Mombach's influence extended beyond London to the whole of England and beyond into the Empire. He was noted as a fine pianist. Beyond the two synagogues, he taught Chazanut (the cantor's art) at Jews' College and he also taught singing to the pupils of the Sabbath classes of the Association for Religious Instruction. He conducted concerts at the Jewish Workingmen's Club in Aldgate, and served as a member of the Committee for the Diffusion of Religious Knowledge.

Mombach arranged choirs for all the main events that took place in the religious life of the Ashkenazi communities throughout England, and many of his pupils went on to become cantors in English and colonial synagogues. With the exception of those selections written in the traditional modes, most of his settings are a blend of the popular German and English folk song.

Tunkel (2012) writing on the Zemel Choir's website, says that "Mombach is very singable (in melody and harmony) and it is for that reason that so much has indeed survived as the traditional backbone of Anglo-Jewish synagogue music. His compositional style owes quite a bit to Mendelssohn, and it is noteworthy that motifs from Elijah appear in a number of his pieces."

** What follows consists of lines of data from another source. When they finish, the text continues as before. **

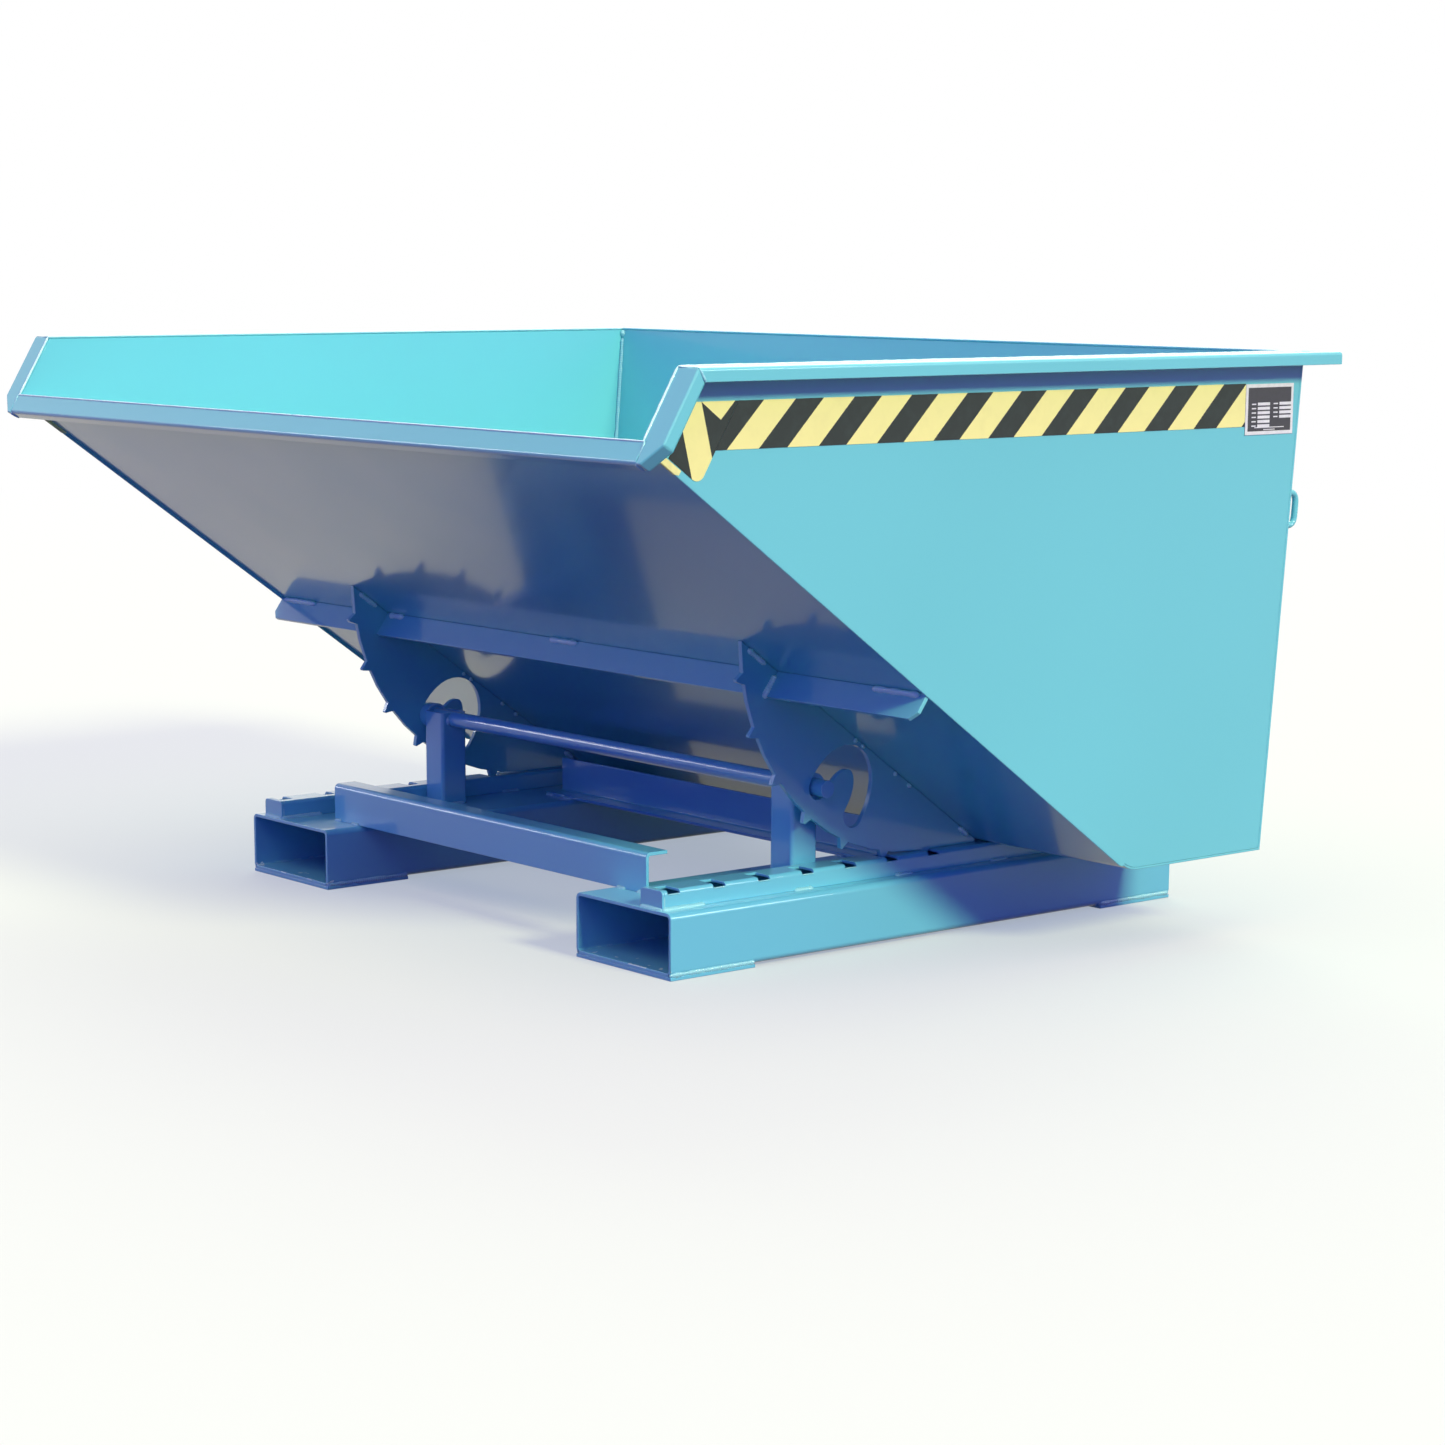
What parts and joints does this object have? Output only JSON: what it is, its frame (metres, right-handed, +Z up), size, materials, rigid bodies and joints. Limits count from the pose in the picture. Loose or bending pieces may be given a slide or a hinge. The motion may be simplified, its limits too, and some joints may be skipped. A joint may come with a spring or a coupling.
{
  "type": "self dumping hopper",
  "caption": "Blue steel tipping skip that rolls forward on toothed rockers over a slotted fork pocket frame, with a guide bar and a release latch.",
  "frame": {"origin": "on the floor, under the middle of the hopper's bounding box", "axes": "+Z up, +Y towards the fork truck at the rear, -Y towards the tipping mouth, +X to the right"},
  "size_m": [1.656, 1.25, 0.835],
  "materials": {
    "frame_paint": "gloss",
    "skip_paint": "gloss",
    "bare_steel": "satin",
    "hazard_tape": "satin",
    "rating_plate": "satin"
  },
  "bodies": {
    "base": {"left_fork_pocket": "frame_paint", "right_fork_pocket": "frame_paint", "left_front_foot_plate": "frame_paint", "right_front_foot_plate": "frame_paint", "left_rear_foot_plate": "frame_paint", "right_rear_foot_plate": "frame_paint", "left_rail": "frame_paint", "right_rail": "frame_paint", "left_rail_front_cap": "frame_paint", "right_rail_front_cap": "frame_paint", "left_guide_post": "frame_paint", "right_guide_post": "frame_paint", "left_bar_collar": "frame_paint", "right_bar_collar": "frame_paint", "front_cross_beam": "frame_paint", "middle_cross_beam": "frame_paint", "rear_cross_beam": "frame_paint", "guide_bar": "frame_paint", "left_latch_ear": "frame_paint", "right_latch_ear": "frame_paint", "latch_pivot_bolt": "bare_steel", "latch_pivot_nut": "bare_steel", "latch_stop_pin": "bare_steel"},
    "carrier": {"roll_shoe": "bare_steel"},
    "skip": {"floor_sheet": "skip_paint", "back_sheet": "skip_paint", "left_side_panel": "skip_paint", "right_side_panel": "skip_paint", "left_top_rim": "skip_paint", "right_top_rim": "skip_paint", "back_top_rim": "skip_paint", "left_mouth_rim": "skip_paint", "right_mouth_rim": "skip_paint", "front_lip": "skip_paint", "left_rocker": "skip_paint", "right_rocker": "skip_paint", "centre_rib": "skip_paint", "left_outer_rib": "skip_paint", "right_outer_rib": "skip_paint", "latch_keeper": "skip_paint", "rope_eye": "skip_paint", "rating_plate": "rating_plate", "left_side_hazard_tape": "hazard_tape", "right_side_hazard_tape": "hazard_tape", "left_front_hazard_tape": "hazard_tape", "right_front_hazard_tape": "hazard_tape"},
    "latch": {"latch_hook": "skip_paint", "latch_handle_bar": "skip_paint"}
  },
  "joints": [
    {"name": "roll_travel", "type": "slide", "parent": "base", "child": "carrier", "axis": [0, -1, 0], "range_m": [0, 0.3746]},
    {"name": "tip", "type": "hinge", "parent": "carrier", "child": "skip", "pos_m": [0, 0.13, 0.45], "axis": [1, 0, 0], "range_deg": [0, 65]},
    {"name": "latch_swing", "type": "hinge", "parent": "base", "child": "latch", "pos_m": [0, 0.564, 0.118], "axis": [-1, 0, 0], "range_deg": [-20, 0]}
  ],
  "couplings": [
    {"joint": "roll_travel", "follows": "tip", "m_per_rad": 0.33}
  ]
}
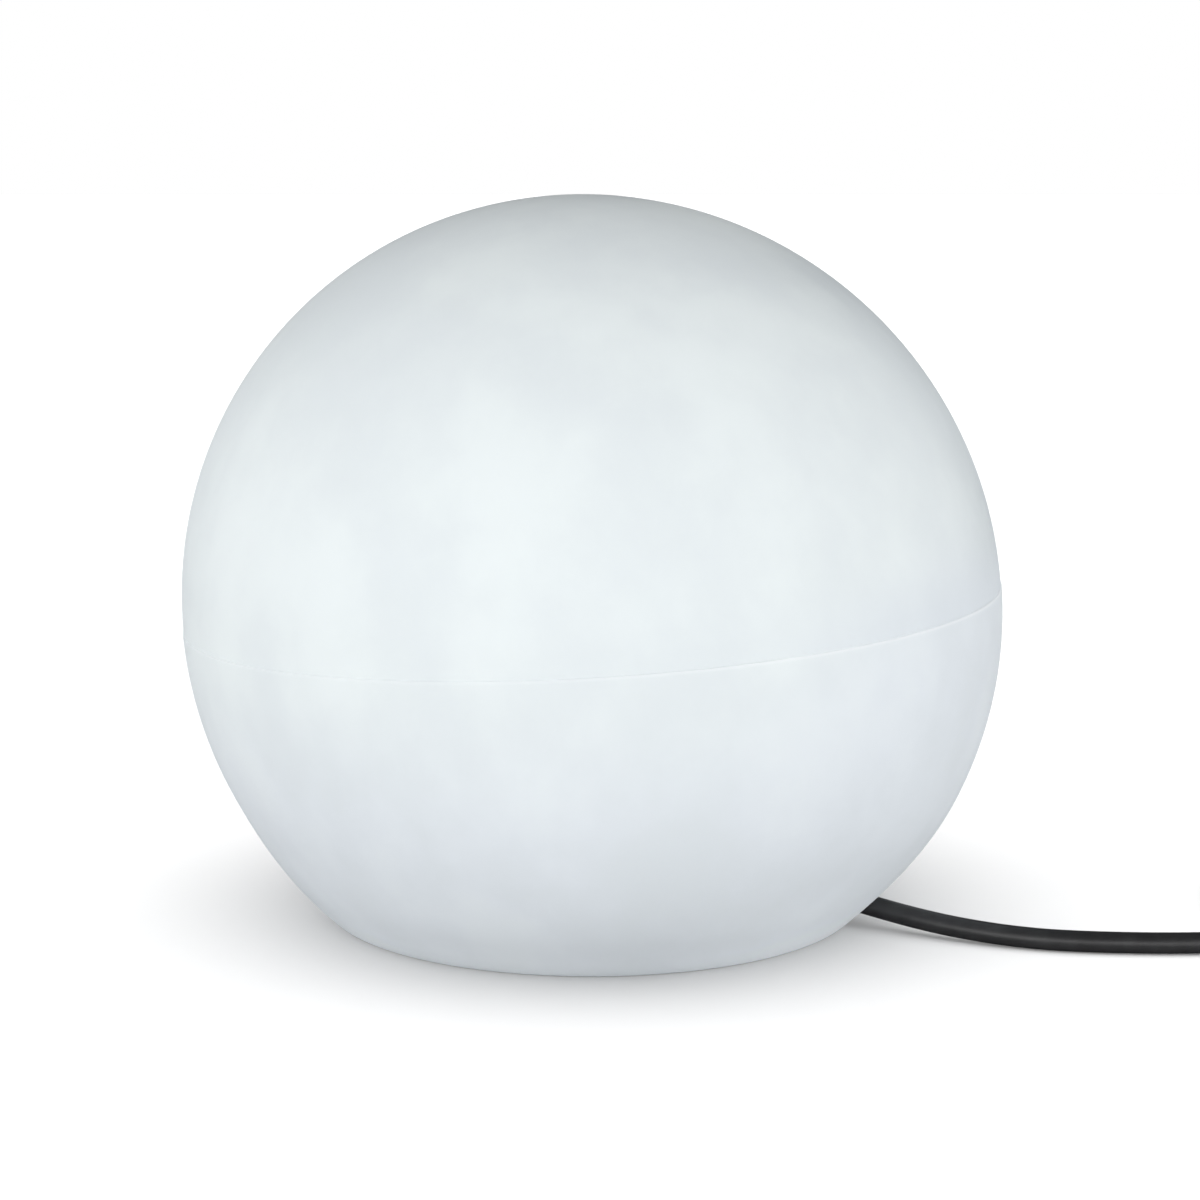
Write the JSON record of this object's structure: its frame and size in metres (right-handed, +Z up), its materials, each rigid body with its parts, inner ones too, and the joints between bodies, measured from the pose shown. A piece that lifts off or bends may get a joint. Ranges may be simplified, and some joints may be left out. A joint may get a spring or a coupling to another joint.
{
  "type": "garden globe light",
  "caption": "Moulded white globe light that stands on its flat base, with a lamp base, screw lampholder and bulb inside and a coiled rubber mains lead with plug.",
  "frame": {"origin": "centre of the globe's floor ring, on the floor", "axes": "+Z up; the lead leaves under the rim 17 degrees clockwise from +X, seen from above; the picture's camera looks along +Y"},
  "size_m": [0.533, 0.2998, 0.2636],
  "materials": {
    "globe_plastic": "rotationally moulded translucent white plastic",
    "brass": "turned",
    "base_plastic": "moulded, fine grain",
    "seal_rubber": "matt",
    "steel_screws": "zinc plated",
    "terminal_plastic": "moulded",
    "core_brown": "smooth",
    "core_blue": "smooth",
    "gland_plastic": "moulded nylon",
    "holder_plastic": "thermoset, semi-gloss",
    "disc_ceramic": "steatite, matt",
    "plated_metal": "nickel plated",
    "insulator_black": "smooth",
    "bulb_plastic": "satin",
    "opal_plastic": "opal",
    "board": "solder mask with LEDs",
    "cable_rubber": "satin",
    "tie_fabric": "woven hook and loop"
  },
  "bodies": {
    "base": {"base_plate": "base_plastic", "base_gasket": "seal_rubber", "globe_screws": "steel_screws", "feet": "seal_rubber", "junction_cover": "base_plastic", "cover_gasket": "seal_rubber", "cover_screws": "steel_screws", "cord_clamp": "base_plastic", "clamp_screws": "steel_screws", "terminal_block": "terminal_plastic", "terminal_sleeves": "brass", "terminal_screws": "steel_screws", "terminal_block_screw": "steel_screws", "core_brown": "core_brown", "core_blue": "core_blue", "lamp_wire_brown": "core_brown", "lamp_wire_blue": "core_blue", "gland_body": "gland_plastic", "gland_seal": "seal_rubber", "gland_nut": "gland_plastic", "gland_locknut": "gland_plastic", "lampholder_base": "holder_plastic", "lampholder_disc": "disc_ceramic", "lampholder_collar": "holder_plastic", "lampholder_screws": "steel_screws", "screw_shell": "plated_metal", "centre_contact": "brass", "cable_lead": "cable_rubber", "cable_coil": "cable_rubber", "coil_ties": "tie_fabric", "plug_strain_relief": "cable_rubber", "plug_body": "cable_rubber", "plug_pins": "plated_metal"},
    "globe": {"globe_shell": "globe_plastic", "threaded_inserts": "brass"},
    "bulb_foot": {"bulb_contact": "brass"},
    "bulb": {"bulb_insulator": "insulator_black", "bulb_cap": "plated_metal", "bulb_housing": "bulb_plastic", "bulb_driver": "board", "bulb_led_board": "board", "bulb_diffuser": "opal_plastic"}
  },
  "joints": [
    {"name": "globe_lift", "type": "slide", "parent": "base", "child": "globe", "axis": [0, 0, 1], "range_m": [0, 0.18]},
    {"name": "bulb_rise", "type": "slide", "parent": "base", "child": "bulb_foot", "axis": [0, 0, 1], "range_m": [0, 0.01815]},
    {"name": "bulb_turn", "type": "hinge", "parent": "bulb_foot", "child": "bulb", "pos_m": [0, 0, 0.07], "axis": [0, 0, 1], "range_deg": [0, 1800]}
  ],
  "couplings": [
    {"joint": "bulb_rise", "follows": "bulb_turn", "m_per_rad": 0.00057757}
  ]
}
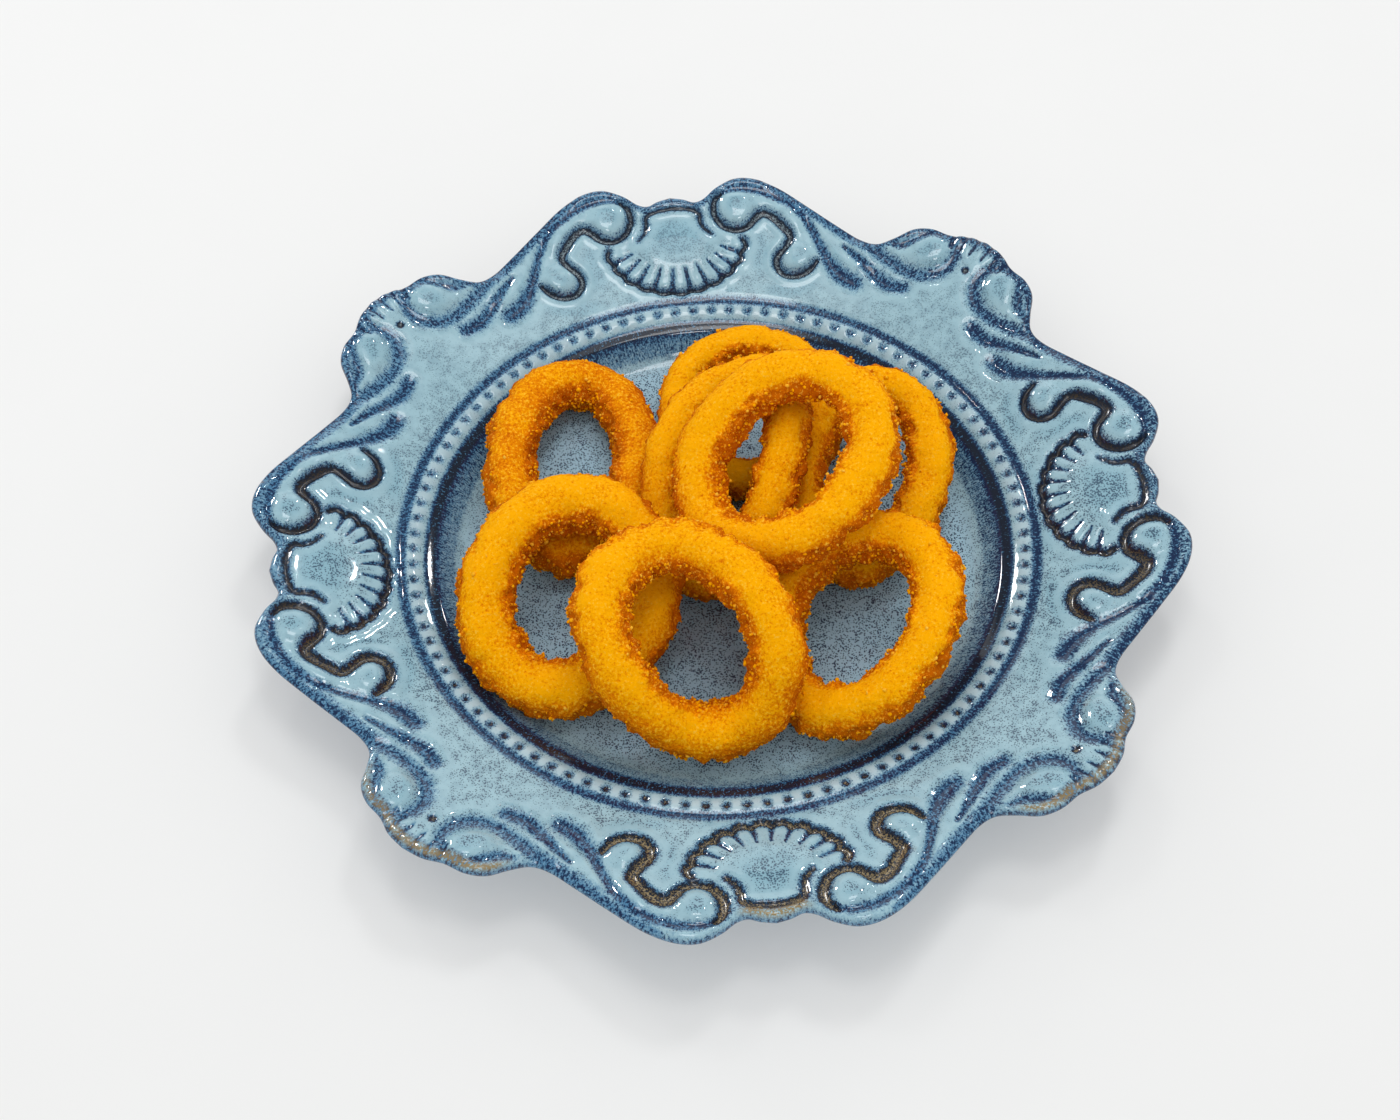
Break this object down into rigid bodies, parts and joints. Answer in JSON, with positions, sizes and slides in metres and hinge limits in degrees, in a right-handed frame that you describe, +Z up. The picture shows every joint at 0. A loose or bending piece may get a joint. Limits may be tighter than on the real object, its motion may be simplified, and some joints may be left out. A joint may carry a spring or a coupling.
{
  "type": "plate of fried calamari",
  "caption": "Battered and fried squid rings heaped loosely in the well of a round stoneware plate whose wide rim has a scalloped outline carved with shells and scrolls.",
  "frame": {"origin": "centre of the plate's foot ring, on the surface that the plate stands on", "axes": "+Z up, square to the plate; a shell of the rim lies on each of +X, +Y, -X and -Y, and the viewer of the picture looks along +Y"},
  "size_m": [0.2596, 0.2596, 0.0597],
  "materials": {
    "glaze": "glossy reactive glaze, slate blue with fine navy speckles, navy and brown where it pools in the carved lines and thins on the edges",
    "crust": "dry golden breadcrumb crust with a fine granular surface, browner and coarser at the inner edges"
  },
  "bodies": {
    "root": {"plate": "glaze", "ring_back_left": "crust", "ring_front_left": "crust", "ring_front": "crust", "ring_front_right": "crust", "ring_right": "crust", "ring_top": "crust", "ring_under": "crust", "ring_back": "crust"}
  },
  "joints": []
}
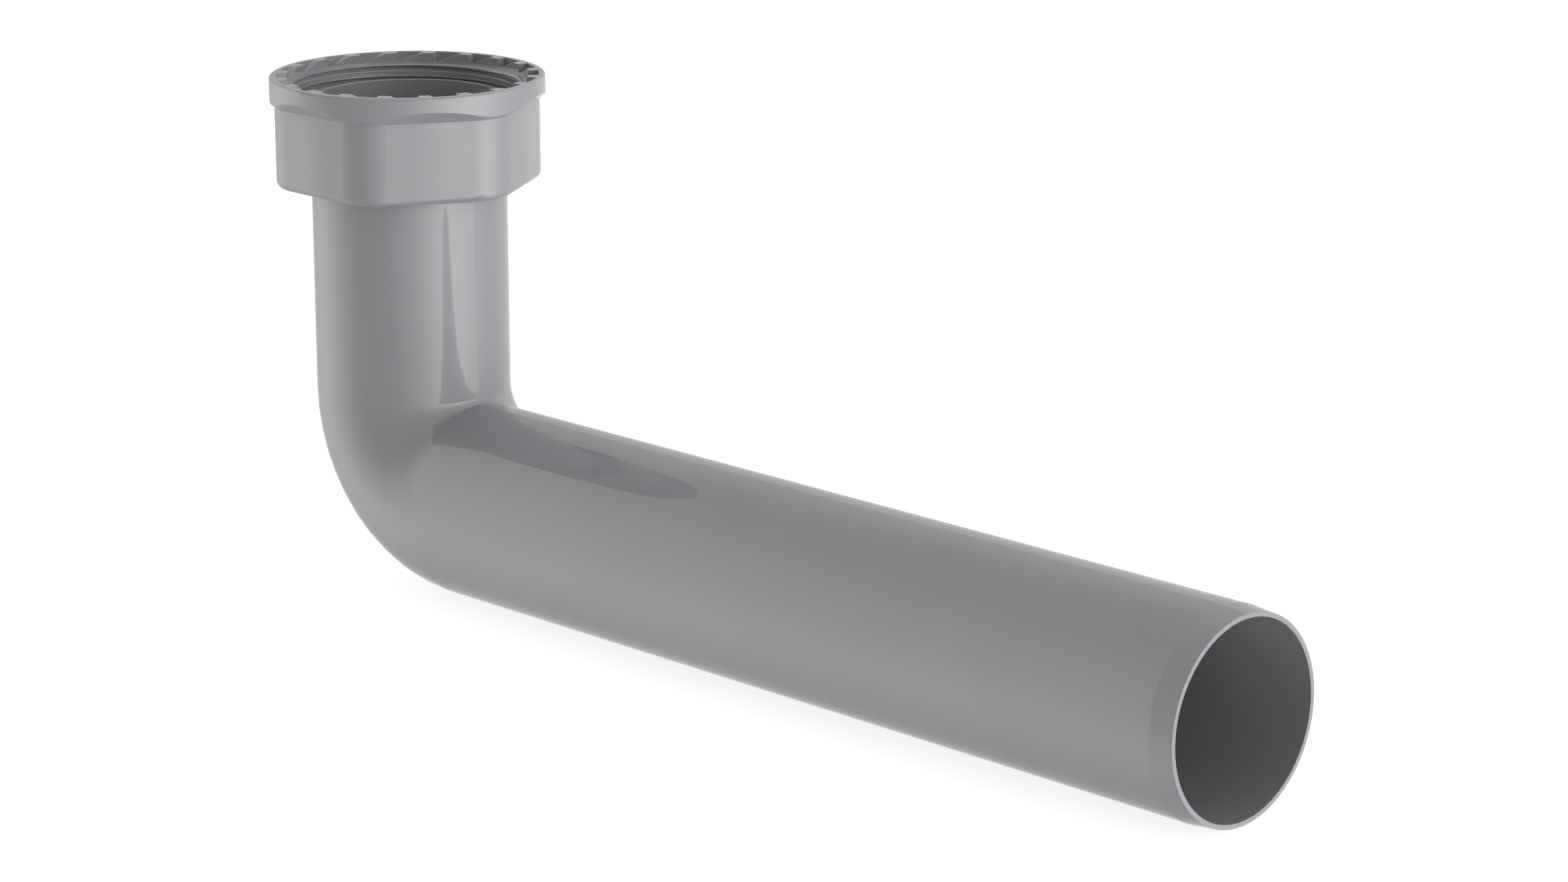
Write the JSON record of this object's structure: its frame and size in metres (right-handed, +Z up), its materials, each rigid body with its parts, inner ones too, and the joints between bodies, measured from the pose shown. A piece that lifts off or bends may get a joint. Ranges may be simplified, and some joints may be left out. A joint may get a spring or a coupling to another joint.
{
  "type": "waste outlet bend",
  "caption": "Bent plastic waste outlet pipe with a short inlet leg, a tight right-angle elbow, a long outlet leg and a loose threaded union nut on a sealing ring.",
  "frame": {"origin": "centre of the inlet end of the pipe, on the axis of the union nut's thread", "axes": "+Z up, out of the inlet along the axis of the inlet leg and the nut; +X along the outlet leg towards its open end; the XZ plane holds the whole centre line of the pipe"},
  "size_m": [0.2498, 0.0562, 0.1058],
  "materials": {
    "pipe_plastic": "moulded grey polypropylene, semi-gloss",
    "nut_plastic": "moulded grey polypropylene, semi-gloss",
    "ring_rubber": "black sealing rubber, matt"
  },
  "bodies": {
    "bend": {"outlet_bend": "pipe_plastic"},
    "ring": {"sealing_ring": "ring_rubber"},
    "nut": {"union_nut": "nut_plastic"}
  },
  "joints": [
    {"name": "union_slide", "type": "slide", "parent": "bend", "child": "ring", "axis": [0, 0, 1], "range_m": [-0.0419, 0.007]},
    {"name": "nut_turn", "type": "hinge", "parent": "ring", "child": "nut", "pos_m": [0, 0, 0], "axis": [0, 0, 1], "continuous": true}
  ]
}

Roth (1950) summarises his importance by saying that as a composer of synagogue music Mombach was equalled only by Solomon Sulzer of Vienna, and a large proportion of the now-famous Anglo-Jewish choral melodies were first familiarised by him and his collaborators. To him is due in large measure that dignified, simple tradition of sacred music which, spreading from the Great Synagogue, has become characteristic of the Anglo-Jewish synagogal tradition everywhere to our own day.

==Recordings==
The Zemel Choir recorded one of his several settings for Psalm 24 (L'Dovid Mizmor) on The English Tradition of Jewish Choral Music.

Several of his pieces (including the Boruch Habo) are included in a recording of Music of the Victorian Synagogue by the London Jewish Male Choir and The Old Synagogue Singers.